The Zaca provided the backdrop for several movies, notably "The Lady From Shanghai" (1948), starring Rita Hayworth and Orson Welles. After Flynn's death, the old craft was abandoned, left to rot in the South of France where it was purchased by art patron Robert Memmo, who fully repaired and restored it. He now keeps the Zaca in the port of Fontveille at Monte Carlo, where Templeton Crocker's opera performed decades earlier.

8:49 PM  
Blogger factory_peasant said...

Wad- np. here's part of an article i wrote for the first zaca website. i noticed today a couple of navy sites snagged this. heh.

The second Zaca—a wooden-hulled, schooner-rigged yacht with an auxiliary engine—was designed by Garland Rotch and completed in 1930 at Sausalito, Calif., by Nunes Bros. Due to the need for local patrol and rescue craft in the busy waters in the San Francisco area during World War II, the schooner was acquired by the Navy from Templeton Crocker on 12 June 1942. Placed in service on 19 June 1942 and assigned to the Western Sea Frontier, Zaca—classified a miscellaneous auxiliary and designated IX 73—operated as a planeguard ship, standing ready to rescue the crews of any planes downed nearby.
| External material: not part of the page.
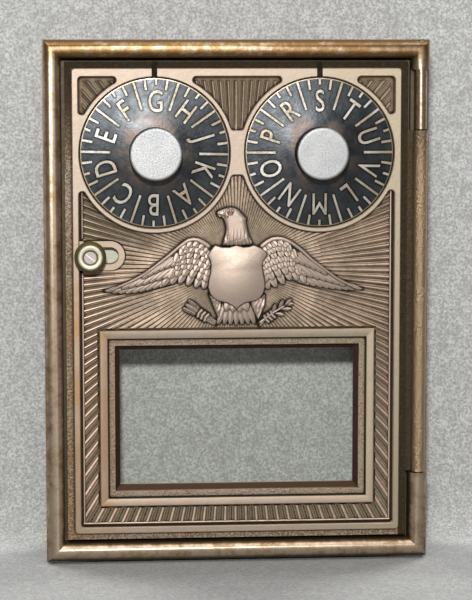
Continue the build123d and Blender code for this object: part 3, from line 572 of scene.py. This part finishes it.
# Rows of feathers: count, first tip and last tip as shares across the wing and down it, how far back
# the roots lie, then width, base, lift, dome and point.
feather_rows = (
    (9, (0.985, 0.98), (0.47, 0.985), (0.36, 0.42), 1.7, -0.2, 0.3, 0.2, 0.25),
    (7, (0.84, 0.50), (0.44, 0.74), (0.25, 0.26), 1.7, 0.0, 0.32, 0.2, 0.15),
    (6, (0.66, 0.27), (0.37, 0.46), (0.20, 0.17), 1.5, 0.2, 0.3, 0.18, 0.1),
    (6, (0.42, 0.99), (0.03, 0.99), (0.06, 0.40), 2.0, 0.05, 0.25, 0.16, 0.35),
    (6, (0.37, 0.81), (0.02, 0.83), (0.05, 0.30), 1.9, 0.15, 0.28, 0.14, 0.2),
)
scale_rows = 5
along_feather = (0.0, 0.2, 0.4, 0.6, 0.75, 0.86, 0.94, 0.985)
across_feather = (-1.0, -0.6, -0.14, 0.0, 0.14, 0.6, 1.0)
feather_end = 0.6
quill = 0.05
relief_foot = 1.55
dirt_and_shade_reach = 0.35
shield_outline = (
    (-0.25, 13.35), (-1.93, 12.85), (-3.61, 12.9), (-5.2, 13.4), (-6.1, 12.35), (-7.0, 10.95),
    (-6.4, 9.9), (-6.15, 8.6), (-6.3, 7.0), (-6.75, 4.9), (-6.85, 3.6), (-6.4, 2.1), (-5.6, 1.1),
    (-4.6, 0.4), (-2.5, -0.05), (-1.2, -0.7), (-0.2, -1.55), (0.7, -0.7), (1.8, -0.08), (4.2, 0.35),
    (5.3, 1.1), (5.95, 2.0), (6.4, 3.5), (6.35, 4.9), (5.95, 6.9), (5.75, 8.6), (6.0, 9.6), (7.0, 11.1),
    (6.3, 12.0), (5.3, 12.7), (3.8, 13.35), (2.6, 12.95), (1.4, 12.85),
)
head_outline = (
    (-3.6, 13.1), (-3.3, 14.5), (-2.9, 15.6), (-2.72, 16.8), (-2.8, 17.8), (-3.05, 18.7), (-3.3, 19.35),
    (-3.75, 19.65), (-4.35, 19.7), (-4.75, 20.1), (-4.99, 20.75), (-4.7, 21.15), (-3.9, 21.5),
    (-3.0, 21.85), (-1.9, 22.1), (-0.9, 22.05), (-0.1, 21.75), (0.6, 21.25), (1.15, 20.6), (1.7, 20.0),
    (2.45, 19.25), (2.1, 18.9), (2.3, 17.6), (2.55, 16.4), (2.85, 15.3), (3.4, 14.2), (3.7, 13.3),
    (0.0, 12.9),
)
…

Eventually relieved by the frigates (PF's) of Escort Squadron 41, Zaca was placed out of service at Treasure Island, Calif., on 6 October 1944, and her name was struck from the Navy list on 13 November 1944. Turned over to the War Shipping Administration on 21 May 1945, Zaca was acquired in 1946 by Errol Flynn, an actor famed for his "swash buckling" roles in numerous movies. Flynn owned the yacht until his death in 1959.